-- Begin Information provided --

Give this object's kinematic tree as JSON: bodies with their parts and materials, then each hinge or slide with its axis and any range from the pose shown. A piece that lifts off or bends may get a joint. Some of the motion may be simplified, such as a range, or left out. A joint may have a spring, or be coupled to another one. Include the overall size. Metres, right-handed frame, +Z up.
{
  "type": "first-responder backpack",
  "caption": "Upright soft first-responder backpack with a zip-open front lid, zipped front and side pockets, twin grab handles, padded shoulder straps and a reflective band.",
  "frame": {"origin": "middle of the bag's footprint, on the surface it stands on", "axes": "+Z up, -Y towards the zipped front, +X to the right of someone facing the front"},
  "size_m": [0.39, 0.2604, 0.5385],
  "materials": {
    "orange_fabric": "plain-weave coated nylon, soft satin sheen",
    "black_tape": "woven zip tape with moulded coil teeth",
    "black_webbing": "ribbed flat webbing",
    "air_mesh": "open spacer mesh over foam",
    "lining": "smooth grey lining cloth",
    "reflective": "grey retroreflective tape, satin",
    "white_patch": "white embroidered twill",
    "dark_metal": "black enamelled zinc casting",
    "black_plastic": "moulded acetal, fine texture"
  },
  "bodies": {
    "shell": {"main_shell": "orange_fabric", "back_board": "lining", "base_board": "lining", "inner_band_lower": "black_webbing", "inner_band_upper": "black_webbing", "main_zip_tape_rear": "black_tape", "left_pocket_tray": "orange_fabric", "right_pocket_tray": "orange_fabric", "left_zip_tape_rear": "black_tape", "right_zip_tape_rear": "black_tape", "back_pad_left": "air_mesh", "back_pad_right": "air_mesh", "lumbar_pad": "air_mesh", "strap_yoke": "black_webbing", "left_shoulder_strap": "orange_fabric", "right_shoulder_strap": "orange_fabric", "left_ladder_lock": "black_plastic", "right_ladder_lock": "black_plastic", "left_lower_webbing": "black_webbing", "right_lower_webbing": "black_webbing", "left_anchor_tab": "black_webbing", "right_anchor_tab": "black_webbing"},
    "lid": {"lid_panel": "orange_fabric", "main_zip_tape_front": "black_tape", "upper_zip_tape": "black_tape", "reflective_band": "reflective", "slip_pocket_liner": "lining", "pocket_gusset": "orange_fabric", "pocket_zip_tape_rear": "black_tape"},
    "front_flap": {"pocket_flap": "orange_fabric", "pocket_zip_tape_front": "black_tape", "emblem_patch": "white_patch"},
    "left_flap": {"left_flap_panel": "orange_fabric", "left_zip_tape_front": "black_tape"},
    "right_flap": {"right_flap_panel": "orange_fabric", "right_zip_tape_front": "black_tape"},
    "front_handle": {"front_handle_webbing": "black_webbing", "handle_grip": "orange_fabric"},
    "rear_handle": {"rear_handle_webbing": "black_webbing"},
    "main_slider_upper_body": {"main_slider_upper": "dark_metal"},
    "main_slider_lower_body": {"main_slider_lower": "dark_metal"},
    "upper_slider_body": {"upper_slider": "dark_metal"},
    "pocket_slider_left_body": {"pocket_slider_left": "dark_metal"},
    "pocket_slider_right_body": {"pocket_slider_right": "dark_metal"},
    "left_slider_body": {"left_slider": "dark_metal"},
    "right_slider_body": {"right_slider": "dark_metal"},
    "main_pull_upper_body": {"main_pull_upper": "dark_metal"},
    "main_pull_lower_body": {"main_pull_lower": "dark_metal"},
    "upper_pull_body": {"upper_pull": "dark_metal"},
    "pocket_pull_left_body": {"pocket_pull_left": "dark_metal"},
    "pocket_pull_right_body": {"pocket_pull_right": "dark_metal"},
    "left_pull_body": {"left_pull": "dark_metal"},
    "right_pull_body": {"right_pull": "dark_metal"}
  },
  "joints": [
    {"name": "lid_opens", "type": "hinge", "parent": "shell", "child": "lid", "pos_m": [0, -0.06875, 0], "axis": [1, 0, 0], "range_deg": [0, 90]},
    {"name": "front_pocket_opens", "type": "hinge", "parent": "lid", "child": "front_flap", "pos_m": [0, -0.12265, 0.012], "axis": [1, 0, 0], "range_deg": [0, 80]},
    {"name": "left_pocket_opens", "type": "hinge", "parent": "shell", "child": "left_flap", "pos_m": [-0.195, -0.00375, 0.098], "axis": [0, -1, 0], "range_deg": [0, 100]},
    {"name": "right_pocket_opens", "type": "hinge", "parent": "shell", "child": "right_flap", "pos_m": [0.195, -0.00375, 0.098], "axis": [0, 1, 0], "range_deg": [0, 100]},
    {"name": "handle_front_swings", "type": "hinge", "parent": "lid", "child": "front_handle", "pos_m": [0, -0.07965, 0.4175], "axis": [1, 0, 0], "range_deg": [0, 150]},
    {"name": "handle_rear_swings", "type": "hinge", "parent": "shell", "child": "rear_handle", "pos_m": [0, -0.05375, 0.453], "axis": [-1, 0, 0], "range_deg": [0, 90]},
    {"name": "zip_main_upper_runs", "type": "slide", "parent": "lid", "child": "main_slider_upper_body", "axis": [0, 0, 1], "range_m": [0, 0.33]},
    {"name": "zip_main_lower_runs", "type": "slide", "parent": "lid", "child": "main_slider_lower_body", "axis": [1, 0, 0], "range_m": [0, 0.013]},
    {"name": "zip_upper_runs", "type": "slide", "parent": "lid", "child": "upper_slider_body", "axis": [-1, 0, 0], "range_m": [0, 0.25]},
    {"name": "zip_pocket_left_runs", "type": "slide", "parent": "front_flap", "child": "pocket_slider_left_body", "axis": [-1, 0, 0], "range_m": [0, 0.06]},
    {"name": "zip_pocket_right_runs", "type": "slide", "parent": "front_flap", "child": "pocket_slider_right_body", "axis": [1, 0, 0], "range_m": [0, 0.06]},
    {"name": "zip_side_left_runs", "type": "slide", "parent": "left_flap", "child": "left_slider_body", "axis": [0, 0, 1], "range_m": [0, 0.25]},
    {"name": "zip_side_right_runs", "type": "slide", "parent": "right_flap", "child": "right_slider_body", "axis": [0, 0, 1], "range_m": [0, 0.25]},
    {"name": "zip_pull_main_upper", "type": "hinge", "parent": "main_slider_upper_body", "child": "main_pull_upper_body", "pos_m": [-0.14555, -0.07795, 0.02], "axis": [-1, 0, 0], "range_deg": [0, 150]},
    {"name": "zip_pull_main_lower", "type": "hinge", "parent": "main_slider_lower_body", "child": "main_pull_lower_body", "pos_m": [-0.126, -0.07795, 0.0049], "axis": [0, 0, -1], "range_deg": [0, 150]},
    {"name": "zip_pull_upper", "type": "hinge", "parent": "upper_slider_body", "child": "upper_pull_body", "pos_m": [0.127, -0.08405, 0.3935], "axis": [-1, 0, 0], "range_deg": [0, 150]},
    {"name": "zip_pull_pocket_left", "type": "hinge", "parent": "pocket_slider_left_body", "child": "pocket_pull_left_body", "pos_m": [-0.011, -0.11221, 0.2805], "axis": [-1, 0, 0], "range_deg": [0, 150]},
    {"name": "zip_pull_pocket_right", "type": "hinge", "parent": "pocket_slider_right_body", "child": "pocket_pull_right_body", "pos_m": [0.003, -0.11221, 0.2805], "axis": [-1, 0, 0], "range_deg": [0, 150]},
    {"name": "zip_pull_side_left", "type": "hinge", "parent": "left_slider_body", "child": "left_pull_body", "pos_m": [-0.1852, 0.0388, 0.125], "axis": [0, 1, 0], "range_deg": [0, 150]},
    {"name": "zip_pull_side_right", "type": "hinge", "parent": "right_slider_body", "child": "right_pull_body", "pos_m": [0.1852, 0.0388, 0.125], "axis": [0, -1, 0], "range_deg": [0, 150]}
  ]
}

-- End Information provided --

Write out the full listing, keeping every line exactly as it is.

Give this object's kinematic tree as JSON: bodies with their parts and materials, then each hinge or slide with its axis and any range from the pose shown. A piece that lifts off or bends may get a joint. Some of the motion may be simplified, such as a range, or left out. A joint may have a spring, or be coupled to another one. Include the overall size. Metres, right-handed frame, +Z up.
{
  "type": "first-responder backpack",
  "caption": "Upright soft first-responder backpack with a zip-open front lid, zipped front and side pockets, twin grab handles, padded shoulder straps and a reflective band.",
  "frame": {"origin": "middle of the bag's footprint, on the surface it stands on", "axes": "+Z up, -Y towards the zipped front, +X to the right of someone facing the front"},
  "size_m": [0.39, 0.2604, 0.5385],
  "materials": {
    "orange_fabric": "plain-weave coated nylon, soft satin sheen",
    "black_tape": "woven zip tape with moulded coil teeth",
    "black_webbing": "ribbed flat webbing",
    "air_mesh": "open spacer mesh over foam",
    "lining": "smooth grey lining cloth",
    "reflective": "grey retroreflective tape, satin",
    "white_patch": "white embroidered twill",
    "dark_metal": "black enamelled zinc casting",
    "black_plastic": "moulded acetal, fine texture"
  },
  "bodies": {
    "shell": {"main_shell": "orange_fabric", "back_board": "lining", "base_board": "lining", "inner_band_lower": "black_webbing", "inner_band_upper": "black_webbing", "main_zip_tape_rear": "black_tape", "left_pocket_tray": "orange_fabric", "right_pocket_tray": "orange_fabric", "left_zip_tape_rear": "black_tape", "right_zip_tape_rear": "black_tape", "back_pad_left": "air_mesh", "back_pad_right": "air_mesh", "lumbar_pad": "air_mesh", "strap_yoke": "black_webbing", "left_shoulder_strap": "orange_fabric", "right_shoulder_strap": "orange_fabric", "left_ladder_lock": "black_plastic", "right_ladder_lock": "black_plastic", "left_lower_webbing": "black_webbing", "right_lower_webbing": "black_webbing", "left_anchor_tab": "black_webbing", "right_anchor_tab": "black_webbing"},
    "lid": {"lid_panel": "orange_fabric", "main_zip_tape_front": "black_tape", "upper_zip_tape": "black_tape", "reflective_band": "reflective", "slip_pocket_liner": "lining", "pocket_gusset": "orange_fabric", "pocket_zip_tape_rear": "black_tape"},
    "front_flap": {"pocket_flap": "orange_fabric", "pocket_zip_tape_front": "black_tape", "emblem_patch": "white_patch"},
    "left_flap": {"left_flap_panel": "orange_fabric", "left_zip_tape_front": "black_tape"},
    "right_flap": {"right_flap_panel": "orange_fabric", "right_zip_tape_front": "black_tape"},
    "front_handle": {"front_handle_webbing": "black_webbing", "handle_grip": "orange_fabric"},
    "rear_handle": {"rear_handle_webbing": "black_webbing"},
    "main_slider_upper_body": {"main_slider_upper": "dark_metal"},
    "main_slider_lower_body": {"main_slider_lower": "dark_metal"},
    "upper_slider_body": {"upper_slider": "dark_metal"},
    "pocket_slider_left_body": {"pocket_slider_left": "dark_metal"},
    "pocket_slider_right_body": {"pocket_slider_right": "dark_metal"},
    "left_slider_body": {"left_slider": "dark_metal"},
    "right_slider_body": {"right_slider": "dark_metal"},
    "main_pull_upper_body": {"main_pull_upper": "dark_metal"},
    "main_pull_lower_body": {"main_pull_lower": "dark_metal"},
    "upper_pull_body": {"upper_pull": "dark_metal"},
    "pocket_pull_left_body": {"pocket_pull_left": "dark_metal"},
    "pocket_pull_right_body": {"pocket_pull_right": "dark_metal"},
    "left_pull_body": {"left_pull": "dark_metal"},
    "right_pull_body": {"right_pull": "dark_metal"}
  },
  "joints": [
    {"name": "lid_opens", "type": "hinge", "parent": "shell", "child": "lid", "pos_m": [0, -0.06875, 0], "axis": [1, 0, 0], "range_deg": [0, 90]},
    {"name": "front_pocket_opens", "type": "hinge", "parent": "lid", "child": "front_flap", "pos_m": [0, -0.12265, 0.012], "axis": [1, 0, 0], "range_deg": [0, 80]},
    {"name": "left_pocket_opens", "type": "hinge", "parent": "shell", "child": "left_flap", "pos_m": [-0.195, -0.00375, 0.098], "axis": [0, -1, 0], "range_deg": [0, 100]},
    {"name": "right_pocket_opens", "type": "hinge", "parent": "shell", "child": "right_flap", "pos_m": [0.195, -0.00375, 0.098], "axis": [0, 1, 0], "range_deg": [0, 100]},
    {"name": "handle_front_swings", "type": "hinge", "parent": "lid", "child": "front_handle", "pos_m": [0, -0.07965, 0.4175], "axis": [1, 0, 0], "range_deg": [0, 150]},
    {"name": "handle_rear_swings", "type": "hinge", "parent": "shell", "child": "rear_handle", "pos_m": [0, -0.05375, 0.453], "axis": [-1, 0, 0], "range_deg": [0, 90]},
    {"name": "zip_main_upper_runs", "type": "slide", "parent": "lid", "child": "main_slider_upper_body", "axis": [0, 0, 1], "range_m": [0, 0.33]},
    {"name": "zip_main_lower_runs", "type": "slide", "parent": "lid", "child": "main_slider_lower_body", "axis": [1, 0, 0], "range_m": [0, 0.013]},
    {"name": "zip_upper_runs", "type": "slide", "parent": "lid", "child": "upper_slider_body", "axis": [-1, 0, 0], "range_m": [0, 0.25]},
    {"name": "zip_pocket_left_runs", "type": "slide", "parent": "front_flap", "child": "pocket_slider_left_body", "axis": [-1, 0, 0], "range_m": [0, 0.06]},
    {"name": "zip_pocket_right_runs", "type": "slide", "parent": "front_flap", "child": "pocket_slider_right_body", "axis": [1, 0, 0], "range_m": [0, 0.06]},
    {"name": "zip_side_left_runs", "type": "slide", "parent": "left_flap", "child": "left_slider_body", "axis": [0, 0, 1], "range_m": [0, 0.25]},
    {"name": "zip_side_right_runs", "type": "slide", "parent": "right_flap", "child": "right_slider_body", "axis": [0, 0, 1], "range_m": [0, 0.25]},
    {"name": "zip_pull_main_upper", "type": "hinge", "parent": "main_slider_upper_body", "child": "main_pull_upper_body", "pos_m": [-0.14555, -0.07795, 0.02], "axis": [-1, 0, 0], "range_deg": [0, 150]},
    {"name": "zip_pull_main_lower", "type": "hinge", "parent": "main_slider_lower_body", "child": "main_pull_lower_body", "pos_m": [-0.126, -0.07795, 0.0049], "axis": [0, 0, -1], "range_deg": [0, 150]},
    {"name": "zip_pull_upper", "type": "hinge", "parent": "upper_slider_body", "child": "upper_pull_body", "pos_m": [0.127, -0.08405, 0.3935], "axis": [-1, 0, 0], "range_deg": [0, 150]},
    {"name": "zip_pull_pocket_left", "type": "hinge", "parent": "pocket_slider_left_body", "child": "pocket_pull_left_body", "pos_m": [-0.011, -0.11221, 0.2805], "axis": [-1, 0, 0], "range_deg": [0, 150]},
    {"name": "zip_pull_pocket_right", "type": "hinge", "parent": "pocket_slider_right_body", "child": "pocket_pull_right_body", "pos_m": [0.003, -0.11221, 0.2805], "axis": [-1, 0, 0], "range_deg": [0, 150]},
    {"name": "zip_pull_side_left", "type": "hinge", "parent": "left_slider_body", "child": "left_pull_body", "pos_m": [-0.1852, 0.0388, 0.125], "axis": [0, 1, 0], "range_deg": [0, 150]},
    {"name": "zip_pull_side_right", "type": "hinge", "parent": "right_slider_body", "child": "right_pull_body", "pos_m": [0.1852, 0.0388, 0.125], "axis": [0, -1, 0], "range_deg": [0, 150]}
  ]
}